Goldman Sachs isn't the only company with disgruntled employees who publish rants about the corporate climate.

James Whittaker, former Google employee, spouted off in a blog post on Tuesday entitled Why I Left Google, saying its social media efforts with Google +, for which he was the head of the engineering team, have been a failure threatened by competition with Facebook.

A user exodus from Facebook never materialized, Whitter wrote. I couldn't even get my own teenage daughter to look at Google+ twice, 'social isn't a product,' she told me after I gave her a demo, 'social is people and the people are on Facebook.'

Whittaker said it was hard to imagine a better place to work before the company increased its efforts to expand into social media.

My last three months working for Google was a whirlwind of desperation, Whittaker wrote, adding there was two eras of Google: Before Google+ and After.

According to Whittaker, the before era was run like an innovation factory while the after era was predominately Google competing with Facebook, the social media giant, with less innovation.

The Google I was passionate about was a technology company that empowered its employees to innovate. The Google I left was an advertising company with a single corporate-mandated focus, he wrote. In fact, my last three months working for Google was a whirlwind of desperation, trying in vain to get my passion back.

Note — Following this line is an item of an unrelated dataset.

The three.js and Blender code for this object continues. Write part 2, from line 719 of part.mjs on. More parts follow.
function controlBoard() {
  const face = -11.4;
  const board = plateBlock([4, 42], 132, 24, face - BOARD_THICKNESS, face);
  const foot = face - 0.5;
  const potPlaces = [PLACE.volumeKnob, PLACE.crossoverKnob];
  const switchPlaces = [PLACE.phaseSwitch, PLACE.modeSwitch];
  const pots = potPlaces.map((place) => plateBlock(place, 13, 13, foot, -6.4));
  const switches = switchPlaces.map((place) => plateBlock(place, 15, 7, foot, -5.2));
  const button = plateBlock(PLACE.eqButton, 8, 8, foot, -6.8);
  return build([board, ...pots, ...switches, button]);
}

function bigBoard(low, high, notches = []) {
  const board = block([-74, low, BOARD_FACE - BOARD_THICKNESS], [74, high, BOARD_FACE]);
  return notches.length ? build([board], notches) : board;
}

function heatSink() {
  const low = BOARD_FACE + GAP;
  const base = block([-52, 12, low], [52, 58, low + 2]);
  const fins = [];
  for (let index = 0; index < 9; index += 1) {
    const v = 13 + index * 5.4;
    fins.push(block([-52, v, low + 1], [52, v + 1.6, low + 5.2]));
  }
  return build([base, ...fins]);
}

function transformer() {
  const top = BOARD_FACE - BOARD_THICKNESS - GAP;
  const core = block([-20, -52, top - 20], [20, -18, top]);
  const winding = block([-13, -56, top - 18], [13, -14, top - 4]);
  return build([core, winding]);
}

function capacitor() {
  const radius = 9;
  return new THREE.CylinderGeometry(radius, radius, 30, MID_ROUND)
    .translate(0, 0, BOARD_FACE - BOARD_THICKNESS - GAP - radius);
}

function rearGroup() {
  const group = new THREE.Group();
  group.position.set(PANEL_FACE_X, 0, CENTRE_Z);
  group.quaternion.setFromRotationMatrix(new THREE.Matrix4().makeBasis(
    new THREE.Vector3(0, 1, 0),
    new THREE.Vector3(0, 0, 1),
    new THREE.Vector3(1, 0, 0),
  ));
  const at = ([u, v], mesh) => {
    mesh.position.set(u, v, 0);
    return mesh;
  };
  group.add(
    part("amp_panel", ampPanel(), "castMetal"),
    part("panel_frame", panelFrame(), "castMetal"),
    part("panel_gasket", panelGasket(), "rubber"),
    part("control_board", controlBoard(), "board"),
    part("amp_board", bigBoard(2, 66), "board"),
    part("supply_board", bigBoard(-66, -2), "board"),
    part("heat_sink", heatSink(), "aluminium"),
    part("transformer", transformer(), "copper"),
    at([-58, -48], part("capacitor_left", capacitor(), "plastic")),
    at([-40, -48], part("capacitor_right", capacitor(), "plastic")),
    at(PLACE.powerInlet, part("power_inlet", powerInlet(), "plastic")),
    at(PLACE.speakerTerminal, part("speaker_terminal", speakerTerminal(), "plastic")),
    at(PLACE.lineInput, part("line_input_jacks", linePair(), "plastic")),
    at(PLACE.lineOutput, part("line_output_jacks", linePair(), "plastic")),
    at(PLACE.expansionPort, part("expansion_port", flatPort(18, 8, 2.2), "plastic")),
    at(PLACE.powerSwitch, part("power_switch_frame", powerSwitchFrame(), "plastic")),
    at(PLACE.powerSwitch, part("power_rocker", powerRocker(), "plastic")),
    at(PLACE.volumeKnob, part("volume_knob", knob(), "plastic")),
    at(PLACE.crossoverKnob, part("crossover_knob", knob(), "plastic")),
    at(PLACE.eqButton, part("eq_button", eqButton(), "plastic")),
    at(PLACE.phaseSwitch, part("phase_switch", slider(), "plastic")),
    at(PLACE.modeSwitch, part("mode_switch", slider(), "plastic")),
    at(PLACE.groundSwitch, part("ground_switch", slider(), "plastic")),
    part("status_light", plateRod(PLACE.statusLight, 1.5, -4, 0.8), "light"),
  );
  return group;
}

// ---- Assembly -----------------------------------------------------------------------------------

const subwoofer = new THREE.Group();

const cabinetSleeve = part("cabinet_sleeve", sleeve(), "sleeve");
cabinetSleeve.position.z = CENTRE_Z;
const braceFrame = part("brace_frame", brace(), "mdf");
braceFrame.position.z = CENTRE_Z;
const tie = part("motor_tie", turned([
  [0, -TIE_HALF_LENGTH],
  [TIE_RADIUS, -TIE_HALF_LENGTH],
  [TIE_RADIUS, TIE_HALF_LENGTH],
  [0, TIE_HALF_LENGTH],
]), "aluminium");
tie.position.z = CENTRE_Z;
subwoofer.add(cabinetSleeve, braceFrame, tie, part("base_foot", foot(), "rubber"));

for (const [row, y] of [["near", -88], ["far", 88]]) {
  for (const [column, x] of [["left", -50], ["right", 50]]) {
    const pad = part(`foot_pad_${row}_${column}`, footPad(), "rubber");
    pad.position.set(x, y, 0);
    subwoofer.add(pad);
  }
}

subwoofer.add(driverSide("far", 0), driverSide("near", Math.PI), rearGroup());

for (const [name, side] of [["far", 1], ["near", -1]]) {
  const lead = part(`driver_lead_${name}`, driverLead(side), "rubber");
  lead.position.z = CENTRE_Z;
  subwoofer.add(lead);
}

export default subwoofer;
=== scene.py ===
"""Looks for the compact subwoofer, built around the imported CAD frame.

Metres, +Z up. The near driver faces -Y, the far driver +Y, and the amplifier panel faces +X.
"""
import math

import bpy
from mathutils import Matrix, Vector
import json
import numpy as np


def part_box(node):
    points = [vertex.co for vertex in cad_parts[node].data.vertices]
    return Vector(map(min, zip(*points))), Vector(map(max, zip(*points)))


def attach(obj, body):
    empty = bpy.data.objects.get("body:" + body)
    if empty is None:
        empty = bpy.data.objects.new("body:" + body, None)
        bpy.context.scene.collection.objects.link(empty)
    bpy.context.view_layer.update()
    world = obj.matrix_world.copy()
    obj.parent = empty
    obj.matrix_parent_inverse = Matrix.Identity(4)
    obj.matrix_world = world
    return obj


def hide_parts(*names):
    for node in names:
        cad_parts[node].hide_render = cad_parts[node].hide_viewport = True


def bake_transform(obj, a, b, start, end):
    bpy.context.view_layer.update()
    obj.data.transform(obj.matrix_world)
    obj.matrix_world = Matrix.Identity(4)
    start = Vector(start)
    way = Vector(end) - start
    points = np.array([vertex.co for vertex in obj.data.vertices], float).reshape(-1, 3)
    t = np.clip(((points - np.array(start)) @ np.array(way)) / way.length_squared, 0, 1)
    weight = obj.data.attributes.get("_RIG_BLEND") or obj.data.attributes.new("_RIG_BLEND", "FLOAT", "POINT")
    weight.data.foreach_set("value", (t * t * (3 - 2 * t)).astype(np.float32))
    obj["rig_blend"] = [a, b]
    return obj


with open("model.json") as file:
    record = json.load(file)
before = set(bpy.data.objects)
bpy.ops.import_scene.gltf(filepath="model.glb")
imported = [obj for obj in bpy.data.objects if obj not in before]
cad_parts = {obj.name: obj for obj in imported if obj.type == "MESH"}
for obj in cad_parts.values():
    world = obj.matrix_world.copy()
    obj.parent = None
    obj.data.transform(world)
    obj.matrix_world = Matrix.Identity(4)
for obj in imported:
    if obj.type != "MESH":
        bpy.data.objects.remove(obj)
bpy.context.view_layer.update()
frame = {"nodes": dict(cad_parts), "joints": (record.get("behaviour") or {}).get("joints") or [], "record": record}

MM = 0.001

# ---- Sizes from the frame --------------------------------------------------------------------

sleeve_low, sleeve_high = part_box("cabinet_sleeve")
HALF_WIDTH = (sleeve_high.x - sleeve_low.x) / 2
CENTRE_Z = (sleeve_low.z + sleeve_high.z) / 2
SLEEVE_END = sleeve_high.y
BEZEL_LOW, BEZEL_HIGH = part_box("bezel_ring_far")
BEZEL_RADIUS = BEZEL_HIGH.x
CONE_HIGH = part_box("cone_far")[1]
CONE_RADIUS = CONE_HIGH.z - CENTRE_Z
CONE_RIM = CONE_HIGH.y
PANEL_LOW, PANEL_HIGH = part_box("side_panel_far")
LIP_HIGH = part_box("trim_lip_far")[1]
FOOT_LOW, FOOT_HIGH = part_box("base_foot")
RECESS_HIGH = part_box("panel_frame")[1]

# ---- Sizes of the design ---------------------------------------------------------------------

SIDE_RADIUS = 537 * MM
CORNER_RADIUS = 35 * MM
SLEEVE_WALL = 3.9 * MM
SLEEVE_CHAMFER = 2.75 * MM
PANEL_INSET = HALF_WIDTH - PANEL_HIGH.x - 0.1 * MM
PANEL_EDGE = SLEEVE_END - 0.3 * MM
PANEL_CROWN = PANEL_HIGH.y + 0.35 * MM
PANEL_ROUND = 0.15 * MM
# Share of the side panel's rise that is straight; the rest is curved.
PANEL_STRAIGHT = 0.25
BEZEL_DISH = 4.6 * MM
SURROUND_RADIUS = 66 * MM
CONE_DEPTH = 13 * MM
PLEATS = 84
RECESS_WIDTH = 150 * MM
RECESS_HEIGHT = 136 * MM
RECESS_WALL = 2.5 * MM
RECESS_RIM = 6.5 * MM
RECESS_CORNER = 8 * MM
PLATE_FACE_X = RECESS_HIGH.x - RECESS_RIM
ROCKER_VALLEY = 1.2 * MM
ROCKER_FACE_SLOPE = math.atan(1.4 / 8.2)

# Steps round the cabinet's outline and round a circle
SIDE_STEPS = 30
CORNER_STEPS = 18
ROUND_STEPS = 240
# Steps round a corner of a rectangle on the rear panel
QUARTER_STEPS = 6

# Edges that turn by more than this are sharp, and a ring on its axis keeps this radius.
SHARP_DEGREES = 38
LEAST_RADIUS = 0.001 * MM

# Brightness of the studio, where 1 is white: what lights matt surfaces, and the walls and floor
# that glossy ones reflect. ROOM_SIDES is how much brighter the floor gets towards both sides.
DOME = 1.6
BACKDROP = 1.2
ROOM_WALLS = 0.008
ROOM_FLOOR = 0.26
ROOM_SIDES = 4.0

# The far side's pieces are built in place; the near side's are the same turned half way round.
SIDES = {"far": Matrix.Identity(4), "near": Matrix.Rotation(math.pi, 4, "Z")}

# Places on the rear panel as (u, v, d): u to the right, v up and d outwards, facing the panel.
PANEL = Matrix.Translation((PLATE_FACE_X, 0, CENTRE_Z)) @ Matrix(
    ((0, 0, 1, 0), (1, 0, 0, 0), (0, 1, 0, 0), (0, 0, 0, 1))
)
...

Whittaker posted the blog on Microsoft, where he is now employed since leaving Google last month and was employed before Google. At Google, Whittaker said he spent all of his time developing Google +, proving the rest of his day to be pointless.

Suddenly, 20% meant half-assed, he said about Google's policy to allow its employees to complete other projects. The trappings of entrepreneurship were dismantled.

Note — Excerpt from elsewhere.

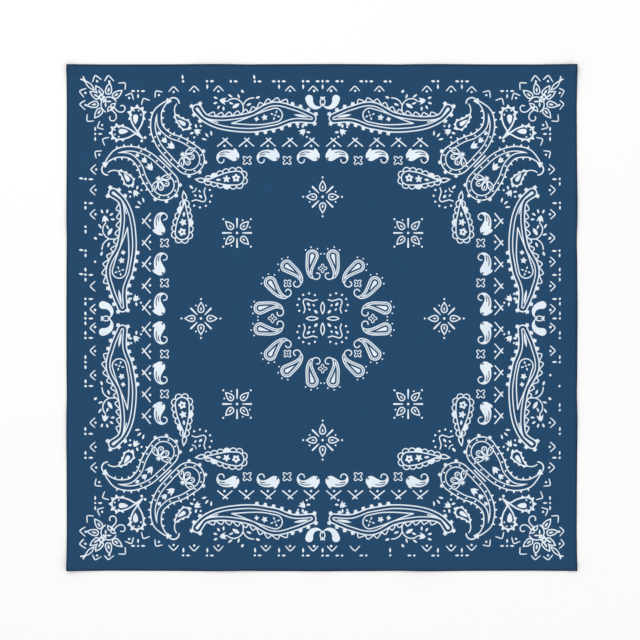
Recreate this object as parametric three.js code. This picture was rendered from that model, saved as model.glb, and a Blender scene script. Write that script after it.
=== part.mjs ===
import * as THREE from "three";

// A square cotton bandana laid out flat, face up, on a level surface.
// It is one panel of thin cloth with a narrow hem turned under along each of its four sides.
// Millimetres. +X runs to the right, +Y to the top edge and +Z up from the surface, which is at Z = 0.
// The origin is the middle of the panel, on the surface.

const WIDTH = 550; // finished, from side hem to side hem
const HEIGHT = 546; // finished, from bottom hem to top hem
const CLOTH = 1; // wall of the panel, and of a hem's turned layers pressed together
const SEAM_GAP = 0.3; // left between two layers that lie on each other
const HEM = 6; // width of a turned hem
const CLIMB = 9; // run over which a layer climbs from the surface onto a hem
const LAYER = CLOTH + SEAM_GAP; // how much one layer lifts the next

// The edges aren't ruler straight. How far each stands out of its line, by the distance from its middle.
const EDGE_WAVE = [
  { along: 0, out: 0.5 },
  { along: 50, out: 0.4 },
  { along: 116, out: -0.4 },
  { along: 200, out: -0.1 },
  { along: 275, out: 0.25 },
];
const WAVE_SHARE = { left: 0.9, right: 1.6, top: 0.8, bottom: 1 };
const WAVE_DEPTH = 60; // how far in from the edge the wave dies away

// Low ripples that run in from an edge, where the cloth stands a little off the surface.
const RIPPLES = [
  { edge: "top", at: -112, halfWidth: 46, reach: 78, height: 1.5 },
  { edge: "top", at: 18, halfWidth: 38, reach: 44, height: 0.6 },
  { edge: "top", at: 124, halfWidth: 52, reach: 66, height: 1.1 },
  { edge: "bottom", at: -98, halfWidth: 50, reach: 70, height: 1.2 },
  { edge: "bottom", at: -6, halfWidth: 34, reach: 40, height: 0.5 },
  { edge: "bottom", at: 108, halfWidth: 44, reach: 84, height: 1.6 },
  { edge: "left", at: -120, halfWidth: 48, reach: 72, height: 1.3 },
  { edge: "left", at: 104, halfWidth: 42, reach: 60, height: 1.0 },
  { edge: "right", at: -102, halfWidth: 50, reach: 64, height: 1.1 },
  { edge: "right", at: 10, halfWidth: 36, reach: 42, height: 0.6 },
  { edge: "right", at: 119, halfWidth: 46, reach: 80, height: 1.5 },
];

// Corners that curl up a little, by the side of the middle that they are on.
const CORNER_CURLS = [
  { x: 1, y: 1, reach: 48, height: 2.0 },
  { x: -1, y: -1, reach: 42, height: 1.5 },
  { x: -1, y: 1, reach: 34, height: 0.8 },
];

// Distances in from an edge where every layer has a row of points, and the longest step past them.
const EDGE_ROWS = [0, HEM / 2, HEM, HEM + CLIMB / 3, HEM + (2 * CLIMB) / 3, HEM + CLIMB];
const LONGEST_STEP = 22;

const halfWidth = WIDTH / 2;
const halfHeight = HEIGHT / 2;

const smooth = (from, to, value) => THREE.MathUtils.smoothstep(value, from, to);

// 1 at the middle of a bump and 0 from its half width outwards, with no corner between.
const bump = (distance, half) => 1 - smooth(0, half, Math.abs(distance));

function edgeWave(along) {
  const distance = Math.abs(along);
  const next = EDGE_WAVE.findIndex((row) => row.along >= distance);
  if (next === 0) return EDGE_WAVE[0].out;
  if (next < 0) return EDGE_WAVE.at(-1).out;
  const [a, b] = [EDGE_WAVE[next - 1], EDGE_WAVE[next]];
  return THREE.MathUtils.lerp(a.out, b.out, smooth(a.along, b.along, distance));
}

// How far in from the named edge a point lies, and where it is along that edge.
function fromEdge(edge, x, y) {
  if (edge === "top") return { depth: halfHeight - y, along: x };
  if (edge === "bottom") return { depth: halfHeight + y, along: x };
  if (edge === "left") return { depth: halfWidth + x, along: y };
  return { depth: halfWidth - x, along: y };
}

// The height that the ripples and curled corners give the cloth.
function lift(x, y) {
  let height = 0;
  for (const ripple of RIPPLES) {
    const { depth, along } = fromEdge(ripple.edge, x, y);
    height += ripple.height * bump(along - ripple.at, ripple.halfWidth) * bump(depth, ripple.reach);
  }
  for (const curl of CORNER_CURLS) {
    const away = Math.hypot(halfWidth - curl.x * x, halfHeight - curl.y * y);
    height += curl.height * bump(away, curl.reach);
  }
  return height;
}

// From 0 on the open panel to 1 over a hem, by the distance in from the edge.
const climb = (depth) => 1 - smooth(HEM, HEM + CLIMB, depth);

// How many hems lie under a point, as the cloth climbs them: first the side hems, then the top and bottom ones.
const overSideHem = (x) => climb(halfWidth - Math.abs(x));
const overEndHem = (y) => climb(halfHeight - Math.abs(y));

// Moves a point of the ruler-straight cloth to where the wavy edge puts it.
function waved(x, y) {
  const sideShare = x < 0 ? WAVE_SHARE.left : WAVE_SHARE.right;
  const endShare = y < 0 ? WAVE_SHARE.bottom : WAVE_SHARE.top;
  const sideDepth = halfWidth - Math.abs(x);
  const endDepth = halfHeight - Math.abs(y);
  return {
    x: x + Math.sign(x) * sideShare * edgeWave(y) * bump(sideDepth, WAVE_DEPTH),
    y: y + Math.sign(y) * endShare * edgeWave(x) * bump(endDepth, WAVE_DEPTH),
  };
}

// Rows of points from one edge of the cloth to the other: close at the edges, wide between.
function rowsAcross(half) {
  const open = 2 * (half - EDGE_ROWS.at(-1));
  const steps = Math.ceil(open / LONGEST_STEP);
  const between = Array.from({ length: steps - 1 }, (_, i) => -open / 2 + ((i + 1) * open) / steps);
  const near = EDGE_ROWS.map((depth) => half - depth);
  return [...near.map((row) => -row), ...between, ...near.reverse()];
}

// A closed wall of cloth over a grid of rows. under gives the height of its lower face.
function layer(name, xs, ys, under, colour) {
  const columns = ys.length;
  const faceSize = xs.length * columns;
  const points = [];
  for (const thickness of [0, CLOTH]) {
    for (const x of xs) {
      for (const y of ys) {
        const placed = waved(x, y);
        points.push(placed.x, placed.y, under(x, y) + lift(x, y) + thickness);
      }
    }
  }
  const faces = [];
  const quad = (a, b, c, d) => faces.push(a, b, c, a, c, d);
  const at = (i, j) => i * columns + j;
  for (let i = 0; i + 1 < xs.length; i++) {
    for (let j = 0; j + 1 < columns; j++) {
      const [a, b, c, d] = [at(i, j), at(i + 1, j), at(i + 1, j + 1), at(i, j + 1)];
      quad(a, d, c, b);
      quad(faceSize + a, faceSize + b, faceSize + c, faceSize + d);
    }
  }
  // The rim joins the two faces, anticlockwise as seen from above.
  const last = { i: xs.length - 1, j: columns - 1 };
  const rim = [
    ...xs.map((_, i) => at(i, 0)),
    ...ys.slice(1).map((_, j) => at(last.i, j + 1)),
    ...xs.slice(1).map((_, i) => at(last.i - 1 - i, last.j)),
    ...ys.slice(1, -1).map((_, j) => at(0, last.j - 1 - j)),
  ];
  rim.forEach((a, k) => {
    const b = rim[(k + 1) % rim.length];
    quad(a, b, faceSize + b, faceSize + a);
  });
  const geometry = new THREE.BufferGeometry();
  geometry.setAttribute("position", new THREE.Float32BufferAttribute(points, 3));
  geometry.setIndex(faces);
  geometry.computeVertexNormals();
  const mesh = new THREE.Mesh(
    geometry,
    new THREE.MeshStandardMaterial({ color: colour, roughness: 0.9, metalness: 0 }),
  );
  mesh.name = name;
  return mesh;
}

const PRINTED_BLUE = 0x284b6b;
const HEM_BLUE = 0x24455f;

const acrossRows = rowsAcross(halfWidth);
const upRows = rowsAcross(halfHeight);
const hemRowsOf = (rows, side) => rows.filter((row) => side * row >= Math.max(...rows) - HEM);

const bandana = new THREE.Group();
bandana.name = "bandana";

// The panel lies on the surface and climbs over all four hems.
bandana.add(
  layer(
    "panel",
    acrossRows,
    upRows,
    (x, y) => (overSideHem(x) + overEndHem(y)) * LAYER,
    PRINTED_BLUE,
  ),
);

// The side hems are turned first, so their ends climb onto the top and bottom hems.
for (const [name, side] of [
  ["hem_left", -1],
  ["hem_right", 1],
]) {
  bandana.add(
    layer(name, hemRowsOf(acrossRows, side), upRows, (x, y) => overEndHem(y) * LAYER, HEM_BLUE),
  );
}

// The top and bottom hems are turned last, so they lie on the surface from corner to corner.
for (const [name, side] of [
  ["hem_bottom", -1],
  ["hem_top", 1],
]) {
  bandana.add(layer(name, acrossRows, hemRowsOf(upRows, side), () => 0, HEM_BLUE));
}

export default bandana;
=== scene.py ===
import math
import random

import bpy
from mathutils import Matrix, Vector, noise
from mathutils.bvhtree import BVHTree
from mathutils.geometry import delaunay_2d_cdt
from mathutils.kdtree import KDTree


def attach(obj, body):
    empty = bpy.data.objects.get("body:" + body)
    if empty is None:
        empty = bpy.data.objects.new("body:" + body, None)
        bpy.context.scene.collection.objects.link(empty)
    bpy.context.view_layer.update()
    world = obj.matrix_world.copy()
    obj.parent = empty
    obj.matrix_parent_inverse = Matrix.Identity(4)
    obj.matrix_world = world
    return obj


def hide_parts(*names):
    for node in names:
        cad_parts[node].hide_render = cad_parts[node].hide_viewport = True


# A square cotton bandana laid out flat, face up: navy plain weave with an off-white paisley print.
# It is seen from straight above. Lengths are in millimetres until a mesh is made.

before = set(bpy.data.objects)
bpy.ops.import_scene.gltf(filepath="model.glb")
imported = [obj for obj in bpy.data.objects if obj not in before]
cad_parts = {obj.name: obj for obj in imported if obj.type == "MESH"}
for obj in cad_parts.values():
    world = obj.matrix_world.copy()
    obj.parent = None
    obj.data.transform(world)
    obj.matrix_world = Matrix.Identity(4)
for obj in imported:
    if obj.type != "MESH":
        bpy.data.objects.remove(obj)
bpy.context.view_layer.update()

studio = {
    "pictureWidth": 0.6905,       # metres of floor across the picture
    "lens": 100,
    "aim": (-0.0019, -0.0026),  # the middle of the picture, from the middle of the cloth
    "keyPower": 29,
    "keySize": 2.4,
    "keyPlace": (-0.9, 1.3, 2.3),
    "fillPower": 12,
    "fillPlace": (1.6, -1.2, 2.0),
    "skyStrength": 0.72,
    "floorColour": (0.93, 0.93, 0.935),
}


def linear(red, green, blue):
    # Turns a colour as a screen gives it, 0 to 255, into the one that light is worked out with.
    def one(value):
        value /= 255
        return value / 12.92 if value <= 0.04045 else ((value + 0.055) / 1.055) ** 2.4
    return one(red), one(green), one(blue), 1


def setUpCamera():
    data = bpy.data.cameras.new("camera")
    data.lens = studio["lens"]
    data.sensor_width = 36
    data.clip_end = 30
    camera = bpy.data.objects.new("camera", data)
    x, y = studio["aim"]
    camera.location = (x, y, studio["pictureWidth"] * studio["lens"] / 36)
    bpy.context.scene.collection.objects.link(camera)
    bpy.context.scene.camera = camera


def softLight(name, place, power, size):
    data = bpy.data.lights.new(name, "AREA")
    data.energy = power
    data.size = size
    lamp = bpy.data.objects.new(name, data)
    lamp.location = place
    lamp.rotation_euler = (Vector((0, 0, 0)) - Vector(place)).to_track_quat("-Z", "Y").to_euler()
    bpy.context.scene.collection.objects.link(lamp)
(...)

According to Whittaker, he could no longer participate in innovative endeavors like Google Labs which gave way to Gmail and Chrome.

In such an environment you don't have to be part of some executive's inner circle to succeed, he wrote. You don't have to get lucky and land on a sexy project to have a great career. Anyone with ideas or the skills to contribute could get involved. I had any number of opportunities to leave Google during this period, but it was hard to imagine a better place to work.

Whittaker said Google awoke from its social dreaming as advertisers saw Facebook to be the best place to put ads based on the readily available information of its users.

Google could still put ads in front of more people than Facebook, but Facebook knows so much more about those people. Advertisers and publishers cherish this kind of personal information, so much so that they are willing to put the Facebook brand before their own, he said. No company has ever done that for Google and Google took it personally.

Whittaker said Google became threatened by Facebook and CEO Larry Page issued a corporate mandate to create its own social media platform.

Google was the rich kid who, after having discovered he wasn't invited to the party, built his own party in retaliation. The fact that no one came to Google's party became the elephant in the room, he said.

Whittaker then embarked on his project as head of Google + but he believes it was doomed from the start.

Google+ and me, we were simply never meant to be, Whittaker wrote. The old Google was a great place to work. The new one? -1.

James Whittaker is not the only Google employee to declare Google+ a failure. Steve Yegge, a senior engineer at Google, accidentally published an analytical blog about Google+, intended only for the eyes of his coworkers, back in October calling it a complete failure.